Before Eugene O’Neill was a household name, he earned his first money as a playwright – $15 – for a one-act play presented by Vagabond Players.
That was the second production of the Baltimore theatre, which officially marks its 100th anniversary in November 2016, but is celebrating now.
The Vagabond Players, Inc., noted board member Tim Evans, is the longest, continuously active Little Theatre in the country.
“We were explicitly and directly part of the experimental, ground-breaking ‘Little Theatre’ movement that came out of the Provincetown Players,” he said. “O’Neill was an early player in that movement.”
While the name suggests traveling players, Constance D’Arcy Mackay—a co-founder of the theatre along with Adele Gutman Nathan, and Carol Sax, wrote at the time, “ … in this instance, Vagabond is meant to suggest untrammeled freedom of mind … The theatre is stationary, but its spirit, like the spirit of a true vagabond, is free … ”
Over the years, the Vagabonds resisted pressure to become a large-scale, professional “civic” theatre, believing such a change would be a “betrayal” of the founder’s intentions and of the notion of “following an art form for the love of it.”
The Vagabond Players is now a mainstream theatre, believing in “high-quality productions of successful plays,” Evans said.

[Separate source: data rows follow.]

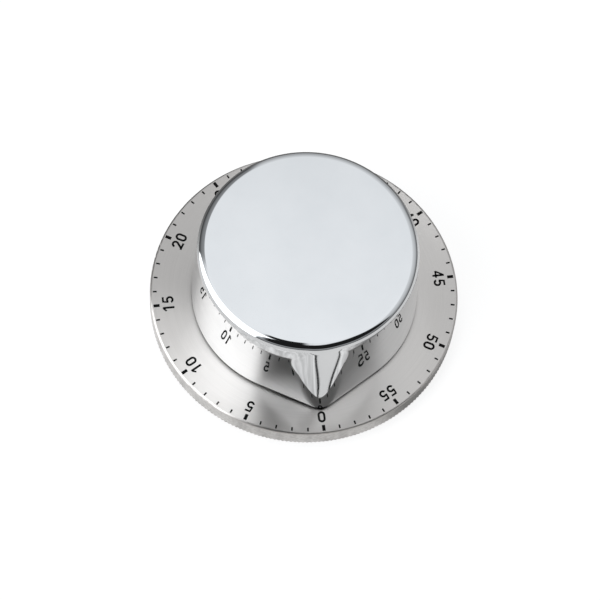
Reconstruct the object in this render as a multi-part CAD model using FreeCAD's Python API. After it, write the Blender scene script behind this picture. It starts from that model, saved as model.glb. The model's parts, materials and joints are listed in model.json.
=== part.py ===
"""Mechanical kitchen timer: a steel dial on a plastic tray, and a chromed pointer knob over a clockwork.

Millimetres, +Z up, origin at the centre of the underside. Minute 0 of the dial points to -Y and the
minutes run clockwise seen from above. The wheels stand in mesh as drawn.
"""
import FreeCAD, Part
import math
import os

V = FreeCAD.Vector
AXIS = V(0, 0, 0)

# ---- outside: dial shell, tray and knob ----
DIAL_RADIUS = 39.0
RIM_HEIGHT = 5.5
RIM_ROUND = 0.6
SHEET = 0.5
FOOT_PROUD = 0.3
DIAL_HOLE_GAP = 0.2
LIP_WIDTH = 2.1
KNURL_TEETH = 240
KNURL_DEPTH = 0.18
KNURL_HEIGHT = 1.1

TRAY_FLOOR = 1.4
TRAY_WALL = 1.4
TRAY_RECESS = 0.6
TRAY_FIT = 0.1
FOOT_WIDTH = 3.2
FOOT_GAP = 0.3
COLLAR_OUTSIDE_BOSS = 1.0
COLLAR_WALL = 1.4
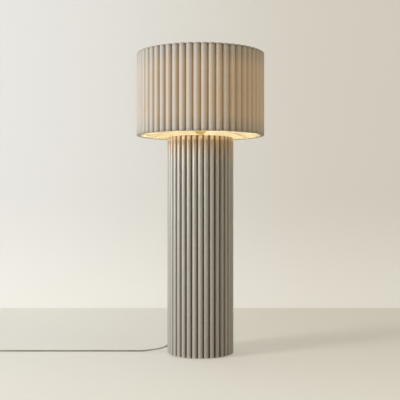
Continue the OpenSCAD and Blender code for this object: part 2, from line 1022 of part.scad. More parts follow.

The six-show season is selected by a subcommittee of the board, but takes into account proposals of directors who wish to work at the theatre.
“There is no firm formula, except we do one musical per season.” said Evans, who handles the web site, social media, and online ticketing. “There is usually a mystery or classic comedy – or both – during a season, and we usually have a modern selection that runs a little ahead of the popular curve.”
The 100th Season is presenting revivals of past successful productions. It just opened with Greater Tuna, a comedy revolving around a small town in Texas with bigots, gun fanatics, religious zealots, clueless sheriff, and more (through September 27).
The Vagabonds, a non-professional, non-union theatre, holds auditions—all actors are local. Actors aren’t paid, though some tech folks and musicians are.
Audiences, however, come from all over the region.
Evans and his wife, Carol, the theatre’s publicist, have been active in the Vagabonds for decades, as volunteers, board members, and performers.
“Carol is the more experienced actor, but I’m particularly happy to be in the cast of the upcoming murder mystery spoof, Something’s Afoot, from October 16-November 15,” said Evans. “I was in the same show at the theatre in 1978, so rehearsals bring back many happy memories of that production and its cast.”
Carol Evans’s recent favorites include major roles in Arsenic and Old Lace and The Foreigner.
The balance of this Season consists of: Thorton Wilder’s Our Town; The Normal Heart, by Larry Kramer; The Lion in Winter, by James Goldman; and Ken Ludwig’s Moon Over Buffalo.
The Vagabond Players are unique among Baltimore community theatres, said Evans, is that by-laws base it on dues-paying membership. Eligibility is having participated in one of its shows—on stage, backstage, or in set or tech work.
The theatre is a member of the Greater Baltimore Cultural Alliance and the Baltimore Playwrights Festival.